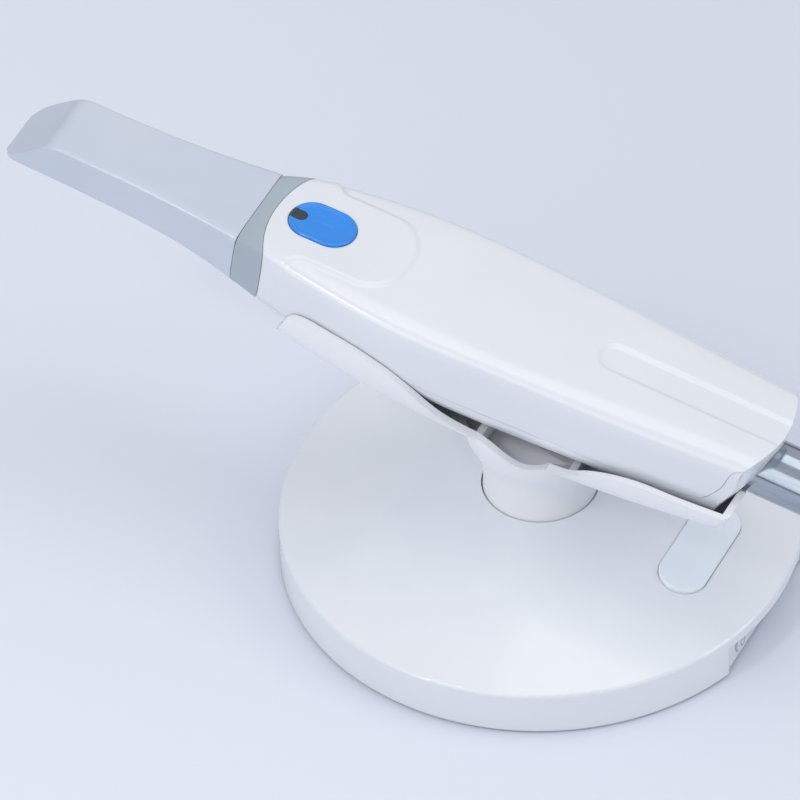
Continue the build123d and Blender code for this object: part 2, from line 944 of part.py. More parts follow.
with BuildPart() as inlet_bush:
    with BuildSketch(across(sleeve_rear + bush_proud, sleeve_height)):
        Circle(sleeve_bore)
    extrude(amount=-bush_length)
    fillet(inlet_bush.faces().sort_by(rearward)[-1].edges(), bush_proud / 2)
    with BuildSketch(across(sleeve_rear + bush_proud, sleeve_height)):
        Circle(bush_bore)
    extrude(amount=-bush_inlet_depth, mode=Mode.SUBTRACT)
inlet_bush.part.label = "inlet_bush"
export_step(inlet_bush.part, "parts/inlet_bush.step")


# Cradle: trough, flared column, ribs and notch in one moulding
def trough_place(share):
    return trough_front + share * trough_length


def rim_points(shares):
    return [(trough_place(place), height * trough_depth) for place, height in shares]


def lean_block(inset):
    # everything in front of the leaning rear wall, moved in by the inset
    foot = trough_end - inset / cos(radians(trough_lean))
    shift = reach * tan(radians(trough_lean))
    with BuildPart() as block:
        with BuildSketch(beside()):
            with BuildLine():
                Polyline(
                    (foot - shift, -reach),
                    (foot + shift, reach),
                    (body_front, reach),
                    (body_front, -reach),
                    close=True,
                )
            make_face()
        extrude(amount=reach, both=True)
    return block.part


with BuildPart() as trough:
    add(trough_form(0))
    add(lean_block(0), mode=Mode.INTERSECT)
    fillet(trough.faces().sort_by(rearward)[-1].edges(), trough_corner)

with BuildPart() as trough_inside:
    add(trough_form(cradle_wall))
    add(lean_block(cradle_wall), mode=Mode.INTERSECT)

with BuildPart() as rest_space:
    add(body_form(-rest_gap))
    add(
        crowned_block(end_shares, end_crown_radius + rest_gap, -rest_gap),
        mode=Mode.INTERSECT,
    )

with BuildPart() as ribs:
    for place_share, top_share in rib_shares:
        rib_front = trough_place(place_share) - rib_thickness / 2
        with BuildSketch(across(rib_front, top_share * trough_depth)):
            Rectangle(2 * body_half_width, trough_depth, align=(Align.CENTER, Align.MAX))
        extrude(amount=rib_thickness)
    add(trough_form(cradle_wall / 2), mode=Mode.INTERSECT)
    add(body_form(-seat_gap), mode=Mode.SUBTRACT)

with BuildPart() as rim_space:
    with BuildSketch(beside()):
        with BuildLine():
            front_rim = Spline(*rim_points(rim_front_shares))
            Spline(*rim_points(rim_dip_shares))
            rear_rim = Spline(*rim_points(rim_rear_shares))
            Polyline(
                rear_rim @ 1,
                (body_rear + overrun, reach),
                (body_front, reach),
                (body_front, -trough_depth),
                (trough_place(rim_front_shares[0][0]), -trough_depth),
                front_rim @ 0,
            )
        make_face()
    extrude(amount=reach, both=True)

flare_rise = flare_top - column_waist_start
flare_points = [
    (radius * column_radius, column_waist_start + height * flare_rise)
    for radius, height in flare_shares
]
with BuildPart() as flare_inside:
    with BuildSketch(Plane.XZ):
        with BuildLine():
            inner_flare = Spline(*[(radius - cradle_wall, height) for radius, height in flare_points])
            Polyline(
                inner_flare @ 1,
                (0, flare_top),
                (0, column_waist_start),
                inner_flare @ 0,
            )
        make_face()
        with Locations((0, flare_floor)):
            Rectangle(reach, reach, align=(Align.CENTER, Align.MAX), mode=Mode.SUBTRACT)
    revolve(axis=Axis.Z)

with BuildPart() as cradle:
    with BuildSketch(Plane.XZ):
        with BuildLine():
            flare = Spline(*flare_points)
            Polyline(
                flare @ 1,
                (0, flare_top),
                (0, plate_top),
                (column_radius, plate_top),
                flare @ 0,
            )
        make_face()
    revolve(axis=Axis.Z)
    add(trough.part)
    add(trough_inside.part, mode=Mode.SUBTRACT)
    add(flare_inside.part, mode=Mode.SUBTRACT)
    add(ribs.part)
    add(rest_space.part, mode=Mode.SUBTRACT)
    add(rim_space.part, mode=Mode.SUBTRACT)
    with BuildSketch(across(body_rear / 2 + sleeve_front / 2, sleeve_height)):
        Circle(notch_radius)
        Rectangle(2 * notch_radius, reach, align=(Align.CENTER, Align.MIN))
    extrude(amount=body_rear, mode=Mode.SUBTRACT)
    with BuildSketch(Plane.XY.offset(plate_top)):
        Circle(column_radius - column_wall)
    extrude(amount=column_bore_top - plate_top, mode=Mode.SUBTRACT)
    with BuildSketch(Plane.XY.offset(plate_top)):
        with PolarLocations(column_screw_circle, screw_count):
            Circle(screw_boss_radius)
    extrude(amount=column_boss_top - plate_top)
    with BuildSketch(Plane.XY.offset(plate_top)):
        with PolarLocations(column_screw_circle, screw_count):
            Circle(screw_radius)
    extrude(amount=screw_length, mode=Mode.SUBTRACT)
cradle.part.label = "cradle"
export_step(cradle.part, "parts/cradle.step")


# Base cover: a low dome with a recess at the rear
def domed(inset):
    edge = base_radius - inset
    top = dome_height - inset
    shoulder = rim_height - inset
    middle = ((edge + column_radius) / 2, (top + shoulder) / 2 + dome_bulge)
    with BuildPart() as form:
        with BuildSketch(Plane.XZ) as profile:
            with BuildLine():
                ThreePointArc((column_radius, top), middle, (edge, shoulder))
                Polyline(
                    (edge, shoulder), (edge, cover_lift), (0, cover_lift), (0, top), (column_radius, top)
                )
            make_face()
            rim_corner = profile.vertices().sort_by_distance((edge, shoulder))[0]
            fillet(rim_corner, rim_round)
        revolve(axis=Axis.Z)
    return form.part


dome = domed(0)
dome_inside = domed(cover_wall)
badge_height = rim_height + (base_radius - badge_place) * tan(radians(cover_slope)) + dome_bulge
badge_plane = Plane(
    origin=(badge_place, 0, badge_height),
    x_dir=(cos(radians(cover_slope)), 0, -sin(radians(cover_slope))),
    z_dir=(sin(radians(cover_slope)), 0, cos(radians(cover_slope))),
)
button_axis = (power_button_side, power_button_height)

with BuildPart() as cover_inside:
    with BuildSketch(Plane.XY.offset(cover_lift)):
        with Locations((panel_inner, 0)):
            Rectangle(
                base_radius - panel_inner,
                2 * (recess_half_width + recess_wall),
                align=(Align.MIN, Align.CENTER),
            )
    extrude(amount=recess_height + recess_wall - cover_lift)
    with BuildSketch(Plane.XY.offset(plate_top)):
        with PolarLocations(cover_screw_circle, screw_count, start_angle=cover_screw_turn):
            Circle(screw_boss_radius)
    extrude(amount=dome_height)
    add(domed(cover_wall / 2), mode=Mode.INTERSECT)

with BuildPart() as base_cover:
    add(dome)
    add(dome_inside, mode=Mode.SUBTRACT)
    add(cover_inside.part)
    with BuildSketch(Plane.XY):
        Circle(column_radius + column_gap)
    extrude(amount=reach, mode=Mode.SUBTRACT)
    with BuildSketch(Plane.XY):
        with Locations((panel_place, 0)):
            Rectangle(reach, 2 * recess_half_width, align=(Align.MIN, Align.CENTER))
    extrude(amount=recess_height, mode=Mode.SUBTRACT)
    with BuildSketch(Plane.XY.offset(plate_top)):
        with PolarLocations(cover_screw_circle, screw_count, start_angle=cover_screw_turn):
            Circle(screw_radius)
    extrude(amount=screw_length, mode=Mode.SUBTRACT)
    with BuildSketch(facing_rear(panel_inner - overrun, 0, 0)):
        with Locations(button_axis):
            Circle(power_button_radius + button_clearance)
        with Locations((power_socket_side, socket_height)):
            Rectangle(power_socket_width + 2 * button_clearance, power_socket_tall + 2 * button_clearance)
        with Locations((data_socket_side, socket_height)):
            Rectangle(data_socket_width + 2 * button_clearance, data_socket_tall + 2 * button_clearance)
    extrude(amount=reach, mode=Mode.SUBTRACT)
    with BuildSketch(badge_plane.offset(-badge_sink)):
        SlotOverall(badge_length + 2 * badge_gap, badge_width + 2 * badge_gap, rotation=badge_turn)
    extrude(amount=reach / 2, mode=Mode.SUBTRACT)
base_cover.part.label = "base_cover"
export_step(base_cover.part, "parts/base_cover.step")

with BuildPart() as badge_plate:
    with BuildSketch(badge_plane.offset(-badge_sink)):
        SlotOverall(badge_length, badge_width, rotation=badge_turn)
    extrude(amount=badge_thickness)
    fillet(badge_plate.faces().sort_by(Axis((0, 0, 0), badge_plane.z_dir))[-1].edges(), badge_round)
badge_plate.part.label = "badge_plate"
export_step(badge_plate.part, "parts/badge_plate.step")

# Base station: plate, pad, ballast and screws
with BuildPart() as base_plate:
    with BuildSketch(Plane.XY.offset(pad_thickness)):
        Circle(base_radius - cover_wall - plate_gap)
        with Locations((panel_inner - plate_gap, 0)):
            Rectangle(
                reach,
                2 * (recess_half_width + recess_wall + plate_gap),
                align=(Align.MIN, Align.CENTER),
                mode=Mode.SUBTRACT,
            )
        with Locations((flange_relief, power_button_side)):
            Rectangle(
                reach,
                2 * (power_button_radius + power_flange + plate_gap),
                align=(Align.MIN, Align.CENTER),
                mode=Mode.SUBTRACT,
            )
    extrude(amount=plate_thickness)
    with Locations(Plane(origin=(0, 0, pad_thickness), x_dir=(1, 0, 0), z_dir=(0, 0, -1))):
        with PolarLocations(cover_screw_circle, screw_count, start_angle=cover_screw_turn):
            CounterSinkHole(screw_radius, screw_head_radius, plate_thickness)
        with PolarLocations(column_screw_circle, screw_count):
            CounterSinkHole(screw_radius, screw_head_radius, plate_thickness)
base_plate.part.label = "base_plate"
export_step(base_plate.part, "parts/base_plate.step")

with BuildPart() as foot_pad:
    with BuildSketch():
        Circle(pad_radius)
    extrude(amount=pad_thickness)
foot_pad.part.label = "foot_pad"
export_step(foot_pad.part, "parts/foot_pad.step")

with BuildPart() as ballast_weight:
    with BuildSketch(Plane.XY.offset(plate_top)):
        Circle(ballast_outer_radius)
        Circle(ballast_inner_radius, mode=Mode.SUBTRACT)
    extrude(amount=ballast_thickness)
ballast_weight.part.label = "ballast_weight"
export_step(ballast_weight.part, "parts/ballast_weight.step")


def countersunk(circle, turn):
    # screws on a circle, their heads level with the plate's underside
    with BuildPart(Plane.XY.offset(pad_thickness)) as screws:
        with PolarLocations(circle, screw_count, start_angle=turn):
            Cylinder(screw_radius, screw_length, align=(Align.CENTER, Align.CENTER, Align.MIN))
            Cone(
                screw_head_radius,
                screw_radius,
                screw_head_radius - screw_radius,
                align=(Align.CENTER, Align.CENTER, Align.MIN),
            )
    return screws.part


with BuildPart() as base_screws:
    add(countersunk(cover_screw_circle, cover_screw_turn))
base_screws.part.label = "base_screws"
export_step(base_screws.part, "parts/base_screws.step")

with BuildPart() as column_screws:
    add(countersunk(column_screw_circle, 0))
column_screws.part.label = "column_screws"
export_step(column_screws.part, "parts/column_screws.step")

# Base station: button, switch, board and sockets behind the recess
flange_front = panel_inner - seat_gap
with BuildPart() as power_button:
    with BuildSketch(facing_rear(flange_front, *button_axis)):
        Circle(power_button_radius)
    extrude(amount=panel_place + power_button_proud - flange_front)
    fillet(power_button.faces().sort_by(Axis.X)[-1].edges(), power_button_proud / 2)
    with BuildSketch(facing_rear(flange_front, *button_axis)):
        Circle(power_button_radius + power_flange)
    extrude(amount=-power_flange_thickness)
power_button.part.label = "power_button"
export_step(power_button.part, "parts/power_button.step")

switch_depth = flange_front - power_flange_thickness - power_button_travel - panel_board_front
with BuildPart() as power_switch:
    with BuildSketch(facing_rear(panel_board_front, *button_axis)):
        Rectangle(power_switch_width, power_switch_width)
    extrude(amount=switch_depth - button_clearance)
power_switch.part.label = "power_switch"
export_step(power_switch.part, "parts/power_switch.step")

with BuildPart() as base_board:
    with BuildSketch(facing_rear(panel_board_front, 0, plate_top)):
        Rectangle(
            2 * panel_board_half_width, panel_board_top - plate_top, align=(Align.CENTER, Align.MIN)
        )
    extrude(amount=-panel_board_thickness)
base_board.part.label = "base_board"
export_step(base_board.part, "parts/base_board.step")

socket_face = panel_place - socket_sink
with BuildPart() as power_socket:
    with BuildSketch(facing_rear(socket_face, power_socket_side, socket_height)):
        Rectangle(power_socket_width, power_socket_tall)
    extrude(amount=panel_board_front - socket_face)
    with BuildSketch(facing_rear(socket_face, power_socket_side, socket_height)):
        Circle(power_socket_bore)
        Circle(power_socket_pin, mode=Mode.SUBTRACT)
    extrude(amount=-socket_depth, mode=Mode.SUBTRACT)
power_socket.part.label = "power_socket"
export_step(power_socket.part, "parts/power_socket.step")

with BuildPart() as data_socket:
    with BuildSketch(facing_rear(socket_face, data_socket_side, socket_height)):
        SlotOverall(data_socket_width, data_socket_tall)
    extrude(amount=panel_board_front - socket_face)
    with BuildSketch(facing_rear(socket_face, data_socket_side, socket_height)):
        SlotOverall(
            data_socket_width - 2 * data_socket_rim, data_socket_tall - 2 * data_socket_rim
        )
    extrude(amount=-socket_depth, mode=Mode.SUBTRACT)
data_socket.part.label = "data_socket"
export_step(data_socket.part, "parts/data_socket.step")
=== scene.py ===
import math

import bmesh
import bpy
import numpy as np
from mathutils import Matrix, Vector


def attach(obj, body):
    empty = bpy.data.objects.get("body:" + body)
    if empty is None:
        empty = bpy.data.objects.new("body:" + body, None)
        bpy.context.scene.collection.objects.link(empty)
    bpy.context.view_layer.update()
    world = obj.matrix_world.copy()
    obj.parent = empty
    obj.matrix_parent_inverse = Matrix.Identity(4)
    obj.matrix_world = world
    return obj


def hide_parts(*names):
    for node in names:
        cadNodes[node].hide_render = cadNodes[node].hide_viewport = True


print("intraoral scanner: loading the frame")
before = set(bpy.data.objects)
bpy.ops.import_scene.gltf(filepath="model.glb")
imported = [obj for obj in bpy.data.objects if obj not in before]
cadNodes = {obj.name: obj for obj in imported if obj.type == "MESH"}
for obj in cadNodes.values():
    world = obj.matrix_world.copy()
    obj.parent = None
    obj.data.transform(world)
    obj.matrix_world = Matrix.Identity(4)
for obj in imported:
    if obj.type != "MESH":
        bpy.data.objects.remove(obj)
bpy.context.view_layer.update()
scene = bpy.context.scene
scene.view_settings.view_transform = "Standard"


def shade(red, green, blue):
    # a colour as it shows on screen, 0 to 255, turned into the linear values that shaders take
    linear = []
    for part in (red, green, blue):
        part = part / 255
        linear.append(part / 12.92 if part <= 0.04045 else ((part + 0.055) / 1.055) ** 2.4)
    return (*linear, 1.0)


def addNode(tree, kind, place, **settings):
    node = tree.nodes.new(kind)
    node.location = place
    for key, value in settings.items():
        setattr(node, key, value)
    return node


def setInputs(node, **values):
    for key, value in values.items():
        node.inputs[key.replace("_", " ")].default_value = value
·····
Instructions to follow: Extract and reproduce exactly the lines opening with the line containing "socket_face = panel_place - socket_sink" and closing with the line containing "before = set(bpy.data.objects)", inclusive.

Final result:
socket_face = panel_place - socket_sink
with BuildPart() as power_socket:
    with BuildSketch(facing_rear(socket_face, power_socket_side, socket_height)):
        Rectangle(power_socket_width, power_socket_tall)
    extrude(amount=panel_board_front - socket_face)
    with BuildSketch(facing_rear(socket_face, power_socket_side, socket_height)):
        Circle(power_socket_bore)
        Circle(power_socket_pin, mode=Mode.SUBTRACT)
    extrude(amount=-socket_depth, mode=Mode.SUBTRACT)
power_socket.part.label = "power_socket"
export_step(power_socket.part, "parts/power_socket.step")

with BuildPart() as data_socket:
    with BuildSketch(facing_rear(socket_face, data_socket_side, socket_height)):
        SlotOverall(data_socket_width, data_socket_tall)
    extrude(amount=panel_board_front - socket_face)
    with BuildSketch(facing_rear(socket_face, data_socket_side, socket_height)):
        SlotOverall(
            data_socket_width - 2 * data_socket_rim, data_socket_tall - 2 * data_socket_rim
        )
    extrude(amount=-socket_depth, mode=Mode.SUBTRACT)
data_socket.part.label = "data_socket"
export_step(data_socket.part, "parts/data_socket.step")
=== scene.py ===
import math

import bmesh
import bpy
import numpy as np
from mathutils import Matrix, Vector


def attach(obj, body):
    empty = bpy.data.objects.get("body:" + body)
    if empty is None:
        empty = bpy.data.objects.new("body:" + body, None)
        bpy.context.scene.collection.objects.link(empty)
    bpy.context.view_layer.update()
    world = obj.matrix_world.copy()
    obj.parent = empty
    obj.matrix_parent_inverse = Matrix.Identity(4)
    obj.matrix_world = world
    return obj


def hide_parts(*names):
    for node in names:
        cadNodes[node].hide_render = cadNodes[node].hide_viewport = True


print("intraoral scanner: loading the frame")
before = set(bpy.data.objects)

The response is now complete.